-- Start of Dataset extract --
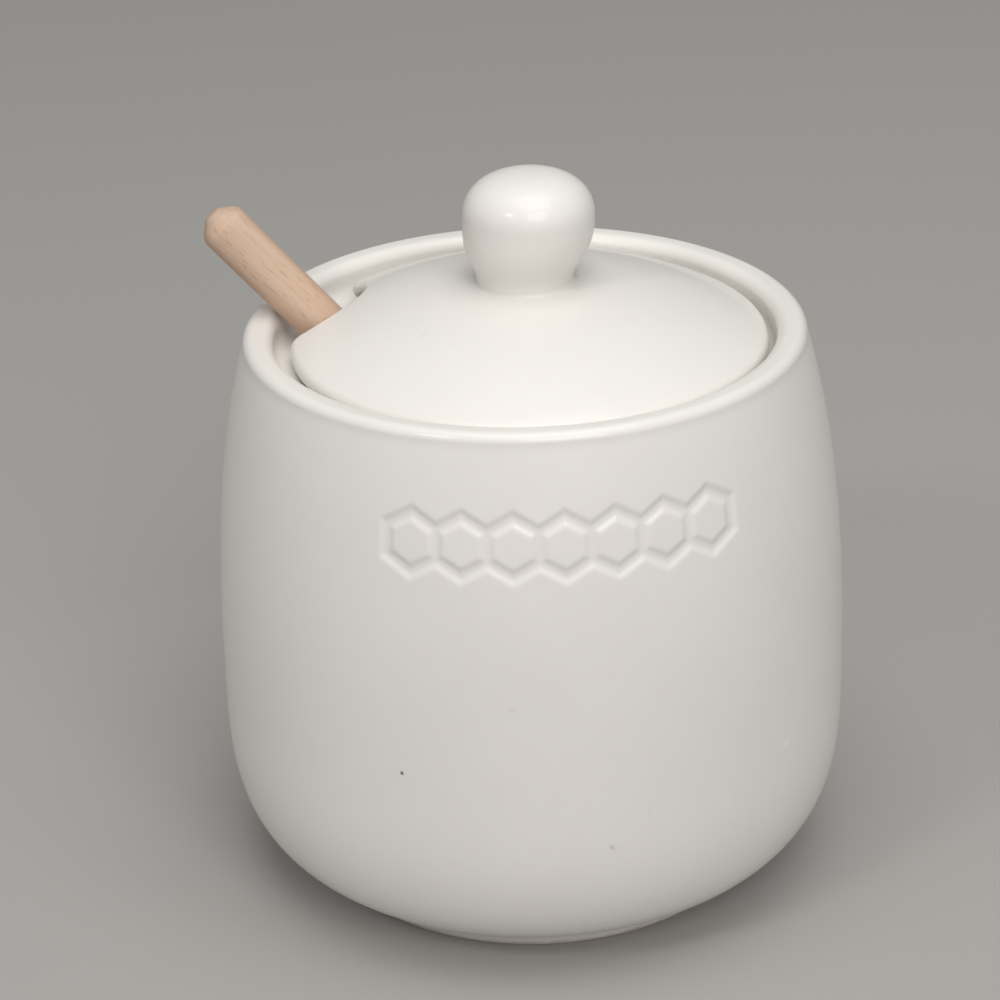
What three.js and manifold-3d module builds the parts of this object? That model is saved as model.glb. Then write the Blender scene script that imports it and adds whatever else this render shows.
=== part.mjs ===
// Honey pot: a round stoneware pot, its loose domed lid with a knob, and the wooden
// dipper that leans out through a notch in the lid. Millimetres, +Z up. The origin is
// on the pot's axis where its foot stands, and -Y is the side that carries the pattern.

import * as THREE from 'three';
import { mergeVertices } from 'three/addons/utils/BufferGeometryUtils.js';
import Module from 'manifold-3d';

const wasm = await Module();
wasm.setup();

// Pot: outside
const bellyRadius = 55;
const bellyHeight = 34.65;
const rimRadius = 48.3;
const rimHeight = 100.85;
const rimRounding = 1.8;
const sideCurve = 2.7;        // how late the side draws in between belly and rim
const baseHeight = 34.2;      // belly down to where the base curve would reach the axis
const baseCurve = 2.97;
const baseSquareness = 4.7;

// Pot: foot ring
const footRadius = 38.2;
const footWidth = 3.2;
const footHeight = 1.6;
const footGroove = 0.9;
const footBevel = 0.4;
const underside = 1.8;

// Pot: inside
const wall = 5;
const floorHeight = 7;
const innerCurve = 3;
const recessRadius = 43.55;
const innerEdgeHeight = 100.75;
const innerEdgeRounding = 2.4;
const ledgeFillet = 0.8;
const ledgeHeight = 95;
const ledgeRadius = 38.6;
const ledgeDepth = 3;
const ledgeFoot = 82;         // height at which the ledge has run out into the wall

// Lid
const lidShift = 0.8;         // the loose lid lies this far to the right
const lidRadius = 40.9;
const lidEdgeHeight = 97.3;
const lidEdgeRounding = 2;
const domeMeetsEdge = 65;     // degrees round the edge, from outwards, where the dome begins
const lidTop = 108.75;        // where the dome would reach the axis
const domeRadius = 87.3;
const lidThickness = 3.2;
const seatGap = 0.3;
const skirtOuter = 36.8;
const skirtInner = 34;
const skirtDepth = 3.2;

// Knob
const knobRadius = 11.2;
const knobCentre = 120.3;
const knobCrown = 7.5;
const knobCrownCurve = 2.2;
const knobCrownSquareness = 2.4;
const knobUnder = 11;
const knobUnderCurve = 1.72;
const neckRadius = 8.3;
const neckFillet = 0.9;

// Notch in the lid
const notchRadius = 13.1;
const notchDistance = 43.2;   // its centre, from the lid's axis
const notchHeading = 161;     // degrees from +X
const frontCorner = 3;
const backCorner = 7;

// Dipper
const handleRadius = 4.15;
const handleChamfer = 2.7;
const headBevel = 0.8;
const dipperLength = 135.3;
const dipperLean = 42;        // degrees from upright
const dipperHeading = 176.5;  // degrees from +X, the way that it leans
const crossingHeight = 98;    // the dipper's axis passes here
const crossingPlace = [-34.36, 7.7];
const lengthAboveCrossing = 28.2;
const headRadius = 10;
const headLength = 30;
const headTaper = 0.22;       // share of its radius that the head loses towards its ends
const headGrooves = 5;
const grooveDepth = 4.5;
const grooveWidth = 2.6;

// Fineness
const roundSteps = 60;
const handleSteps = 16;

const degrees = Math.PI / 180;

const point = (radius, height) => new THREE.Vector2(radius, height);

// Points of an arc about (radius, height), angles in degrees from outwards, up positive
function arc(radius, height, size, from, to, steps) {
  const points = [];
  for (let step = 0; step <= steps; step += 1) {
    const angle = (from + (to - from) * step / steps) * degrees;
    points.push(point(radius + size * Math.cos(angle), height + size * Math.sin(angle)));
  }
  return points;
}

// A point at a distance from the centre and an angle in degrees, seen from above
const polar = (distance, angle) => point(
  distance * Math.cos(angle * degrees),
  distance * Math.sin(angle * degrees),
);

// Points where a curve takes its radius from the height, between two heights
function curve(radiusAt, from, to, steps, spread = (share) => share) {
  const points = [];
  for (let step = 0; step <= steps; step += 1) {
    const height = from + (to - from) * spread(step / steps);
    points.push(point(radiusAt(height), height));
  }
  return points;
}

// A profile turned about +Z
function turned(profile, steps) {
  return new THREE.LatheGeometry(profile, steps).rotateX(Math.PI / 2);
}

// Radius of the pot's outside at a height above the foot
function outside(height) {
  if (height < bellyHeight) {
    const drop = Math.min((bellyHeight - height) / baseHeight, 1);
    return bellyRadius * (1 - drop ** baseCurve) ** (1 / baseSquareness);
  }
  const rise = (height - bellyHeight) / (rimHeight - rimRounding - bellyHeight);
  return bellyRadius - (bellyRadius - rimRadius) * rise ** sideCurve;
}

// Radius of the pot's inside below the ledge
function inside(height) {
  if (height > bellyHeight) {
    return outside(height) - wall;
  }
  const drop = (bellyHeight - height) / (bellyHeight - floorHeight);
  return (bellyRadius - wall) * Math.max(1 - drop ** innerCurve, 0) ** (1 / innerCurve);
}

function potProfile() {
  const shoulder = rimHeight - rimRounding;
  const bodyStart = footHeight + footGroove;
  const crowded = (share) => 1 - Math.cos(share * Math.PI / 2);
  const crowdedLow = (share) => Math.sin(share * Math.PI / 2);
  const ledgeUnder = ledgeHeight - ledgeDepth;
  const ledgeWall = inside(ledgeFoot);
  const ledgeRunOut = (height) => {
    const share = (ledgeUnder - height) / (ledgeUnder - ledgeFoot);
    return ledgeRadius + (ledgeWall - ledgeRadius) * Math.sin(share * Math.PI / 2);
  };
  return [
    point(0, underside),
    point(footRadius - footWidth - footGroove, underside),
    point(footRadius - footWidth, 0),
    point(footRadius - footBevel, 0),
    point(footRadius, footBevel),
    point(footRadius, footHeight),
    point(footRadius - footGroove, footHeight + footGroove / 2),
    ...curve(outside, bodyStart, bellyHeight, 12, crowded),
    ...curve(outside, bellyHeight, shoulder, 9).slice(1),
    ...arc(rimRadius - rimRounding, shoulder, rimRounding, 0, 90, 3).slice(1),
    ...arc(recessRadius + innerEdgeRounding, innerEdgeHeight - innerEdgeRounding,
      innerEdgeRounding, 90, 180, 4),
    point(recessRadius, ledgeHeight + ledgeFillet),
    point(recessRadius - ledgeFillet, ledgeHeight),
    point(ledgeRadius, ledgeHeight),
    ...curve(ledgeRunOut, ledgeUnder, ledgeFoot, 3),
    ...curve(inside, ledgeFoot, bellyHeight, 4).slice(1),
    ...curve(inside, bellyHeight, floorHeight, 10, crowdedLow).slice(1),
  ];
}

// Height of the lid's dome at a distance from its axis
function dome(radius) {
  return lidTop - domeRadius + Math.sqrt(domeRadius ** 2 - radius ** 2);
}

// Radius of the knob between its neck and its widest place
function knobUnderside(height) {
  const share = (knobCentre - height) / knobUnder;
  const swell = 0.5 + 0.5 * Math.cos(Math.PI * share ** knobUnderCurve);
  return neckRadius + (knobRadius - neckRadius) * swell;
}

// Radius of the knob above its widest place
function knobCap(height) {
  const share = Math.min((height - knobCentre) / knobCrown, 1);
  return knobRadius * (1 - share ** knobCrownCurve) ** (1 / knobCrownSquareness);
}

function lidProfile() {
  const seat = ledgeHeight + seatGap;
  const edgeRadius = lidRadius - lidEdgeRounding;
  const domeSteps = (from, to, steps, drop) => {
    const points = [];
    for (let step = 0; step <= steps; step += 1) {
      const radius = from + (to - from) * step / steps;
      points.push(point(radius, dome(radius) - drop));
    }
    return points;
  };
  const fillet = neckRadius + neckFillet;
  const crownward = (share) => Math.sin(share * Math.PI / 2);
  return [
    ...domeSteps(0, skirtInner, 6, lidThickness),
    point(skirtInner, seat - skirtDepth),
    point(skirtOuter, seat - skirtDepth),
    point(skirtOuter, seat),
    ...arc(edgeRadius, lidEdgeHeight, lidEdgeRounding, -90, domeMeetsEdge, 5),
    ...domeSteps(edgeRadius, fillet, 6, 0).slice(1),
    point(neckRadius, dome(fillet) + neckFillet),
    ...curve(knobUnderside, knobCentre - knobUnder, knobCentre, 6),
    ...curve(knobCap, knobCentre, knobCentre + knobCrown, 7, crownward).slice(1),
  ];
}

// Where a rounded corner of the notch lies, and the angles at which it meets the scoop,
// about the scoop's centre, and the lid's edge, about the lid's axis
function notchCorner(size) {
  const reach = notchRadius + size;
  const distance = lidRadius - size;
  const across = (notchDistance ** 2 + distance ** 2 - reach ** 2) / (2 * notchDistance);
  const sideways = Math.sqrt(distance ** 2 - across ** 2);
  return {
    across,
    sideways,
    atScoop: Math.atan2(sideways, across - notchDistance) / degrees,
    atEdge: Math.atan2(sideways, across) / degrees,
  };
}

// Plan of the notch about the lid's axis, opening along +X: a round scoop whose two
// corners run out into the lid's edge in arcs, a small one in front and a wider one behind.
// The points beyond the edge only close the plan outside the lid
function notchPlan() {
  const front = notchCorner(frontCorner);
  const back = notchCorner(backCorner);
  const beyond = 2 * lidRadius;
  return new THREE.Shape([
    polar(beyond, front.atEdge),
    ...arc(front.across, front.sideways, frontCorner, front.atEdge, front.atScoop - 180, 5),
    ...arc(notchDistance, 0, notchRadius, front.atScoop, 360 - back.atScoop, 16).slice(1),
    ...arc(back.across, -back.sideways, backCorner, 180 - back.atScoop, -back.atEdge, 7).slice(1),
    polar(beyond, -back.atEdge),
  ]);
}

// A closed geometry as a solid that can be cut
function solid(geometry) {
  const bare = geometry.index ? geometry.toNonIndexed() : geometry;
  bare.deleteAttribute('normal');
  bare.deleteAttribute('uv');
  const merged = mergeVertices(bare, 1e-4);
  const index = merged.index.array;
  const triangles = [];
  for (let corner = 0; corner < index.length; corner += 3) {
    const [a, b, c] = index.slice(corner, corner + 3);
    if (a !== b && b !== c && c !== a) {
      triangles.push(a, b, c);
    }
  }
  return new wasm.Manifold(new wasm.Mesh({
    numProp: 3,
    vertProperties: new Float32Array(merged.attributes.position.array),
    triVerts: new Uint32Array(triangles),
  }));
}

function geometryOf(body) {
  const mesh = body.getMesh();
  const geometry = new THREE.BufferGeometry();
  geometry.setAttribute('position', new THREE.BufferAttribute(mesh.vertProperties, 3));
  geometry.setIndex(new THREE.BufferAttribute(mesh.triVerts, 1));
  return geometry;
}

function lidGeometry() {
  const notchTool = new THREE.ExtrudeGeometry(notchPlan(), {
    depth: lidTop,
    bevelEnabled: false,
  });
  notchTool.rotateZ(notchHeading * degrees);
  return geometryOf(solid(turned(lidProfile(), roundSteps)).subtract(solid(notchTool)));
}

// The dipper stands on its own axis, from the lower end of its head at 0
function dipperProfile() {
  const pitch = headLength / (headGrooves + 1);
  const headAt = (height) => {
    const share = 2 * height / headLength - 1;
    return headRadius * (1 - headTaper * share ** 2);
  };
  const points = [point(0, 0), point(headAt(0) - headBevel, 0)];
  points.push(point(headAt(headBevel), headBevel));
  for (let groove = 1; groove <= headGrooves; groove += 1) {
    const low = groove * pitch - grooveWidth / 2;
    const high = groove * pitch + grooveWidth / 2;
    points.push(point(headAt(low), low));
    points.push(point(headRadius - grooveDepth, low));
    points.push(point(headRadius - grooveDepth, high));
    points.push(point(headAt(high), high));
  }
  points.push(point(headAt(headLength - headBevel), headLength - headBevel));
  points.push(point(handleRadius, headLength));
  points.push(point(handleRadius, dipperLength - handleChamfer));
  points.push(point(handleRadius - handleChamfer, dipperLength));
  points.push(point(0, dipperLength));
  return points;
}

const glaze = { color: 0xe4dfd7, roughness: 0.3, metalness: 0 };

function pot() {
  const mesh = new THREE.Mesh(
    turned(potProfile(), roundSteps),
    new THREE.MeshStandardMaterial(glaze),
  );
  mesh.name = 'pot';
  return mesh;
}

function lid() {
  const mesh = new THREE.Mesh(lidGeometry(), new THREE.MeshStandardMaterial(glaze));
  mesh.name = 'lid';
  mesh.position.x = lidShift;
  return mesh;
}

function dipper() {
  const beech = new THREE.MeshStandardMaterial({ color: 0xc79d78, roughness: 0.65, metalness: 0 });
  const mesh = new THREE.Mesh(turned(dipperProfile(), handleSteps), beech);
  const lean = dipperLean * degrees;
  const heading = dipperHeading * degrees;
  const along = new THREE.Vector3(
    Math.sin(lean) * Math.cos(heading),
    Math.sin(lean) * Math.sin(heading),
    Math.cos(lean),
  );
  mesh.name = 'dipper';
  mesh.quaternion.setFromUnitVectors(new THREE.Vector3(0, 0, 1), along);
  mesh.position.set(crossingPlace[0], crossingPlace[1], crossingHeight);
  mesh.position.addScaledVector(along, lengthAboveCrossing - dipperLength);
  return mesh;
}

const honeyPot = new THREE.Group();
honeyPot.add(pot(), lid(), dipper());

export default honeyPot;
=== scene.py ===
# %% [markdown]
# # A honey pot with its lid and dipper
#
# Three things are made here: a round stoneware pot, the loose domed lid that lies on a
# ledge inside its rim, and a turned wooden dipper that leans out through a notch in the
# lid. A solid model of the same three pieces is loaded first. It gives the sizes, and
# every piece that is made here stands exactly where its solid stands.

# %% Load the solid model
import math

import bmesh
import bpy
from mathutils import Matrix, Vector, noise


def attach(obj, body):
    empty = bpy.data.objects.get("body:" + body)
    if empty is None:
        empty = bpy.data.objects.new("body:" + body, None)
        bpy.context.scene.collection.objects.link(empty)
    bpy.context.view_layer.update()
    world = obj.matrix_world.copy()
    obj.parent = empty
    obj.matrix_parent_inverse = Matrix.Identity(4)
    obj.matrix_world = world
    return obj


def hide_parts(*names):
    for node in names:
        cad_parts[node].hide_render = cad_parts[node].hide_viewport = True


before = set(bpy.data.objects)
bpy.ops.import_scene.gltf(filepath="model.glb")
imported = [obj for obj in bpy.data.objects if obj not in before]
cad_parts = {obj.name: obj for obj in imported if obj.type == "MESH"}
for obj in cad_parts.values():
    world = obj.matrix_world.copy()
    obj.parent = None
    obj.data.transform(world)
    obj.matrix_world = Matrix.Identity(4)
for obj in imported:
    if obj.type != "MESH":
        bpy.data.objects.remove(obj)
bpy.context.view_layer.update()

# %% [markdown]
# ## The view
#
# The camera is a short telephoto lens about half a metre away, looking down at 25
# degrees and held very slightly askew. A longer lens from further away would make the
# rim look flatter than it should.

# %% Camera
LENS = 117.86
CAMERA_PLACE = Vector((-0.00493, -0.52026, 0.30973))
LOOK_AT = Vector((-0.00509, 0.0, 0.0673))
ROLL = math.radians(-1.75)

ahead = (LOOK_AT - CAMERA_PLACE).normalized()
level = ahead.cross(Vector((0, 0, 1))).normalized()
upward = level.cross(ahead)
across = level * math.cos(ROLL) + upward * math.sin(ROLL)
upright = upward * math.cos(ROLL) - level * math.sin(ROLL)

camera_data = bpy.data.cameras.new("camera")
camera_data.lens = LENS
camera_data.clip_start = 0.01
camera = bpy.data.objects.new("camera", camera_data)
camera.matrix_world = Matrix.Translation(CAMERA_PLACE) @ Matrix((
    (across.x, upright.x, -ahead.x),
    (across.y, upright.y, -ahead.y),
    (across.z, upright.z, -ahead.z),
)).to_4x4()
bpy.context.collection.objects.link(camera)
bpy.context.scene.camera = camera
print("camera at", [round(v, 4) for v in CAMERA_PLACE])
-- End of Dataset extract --
_Your goal_: Nothing but the lines from the one with "const honeyPot = new THREE.Group();" to the one with "bpy.context.scene.collection.objects.link(empty)" should be echoed, both of them included, exactly as written.

_Reply to the exercise_:
const honeyPot = new THREE.Group();
honeyPot.add(pot(), lid(), dipper());

export default honeyPot;
=== scene.py ===
# %% [markdown]
# # A honey pot with its lid and dipper
#
# Three things are made here: a round stoneware pot, the loose domed lid that lies on a
# ledge inside its rim, and a turned wooden dipper that leans out through a notch in the
# lid. A solid model of the same three pieces is loaded first. It gives the sizes, and
# every piece that is made here stands exactly where its solid stands.

# %% Load the solid model
import math

import bmesh
import bpy
from mathutils import Matrix, Vector, noise


def attach(obj, body):
    empty = bpy.data.objects.get("body:" + body)
    if empty is None:
        empty = bpy.data.objects.new("body:" + body, None)
        bpy.context.scene.collection.objects.link(empty)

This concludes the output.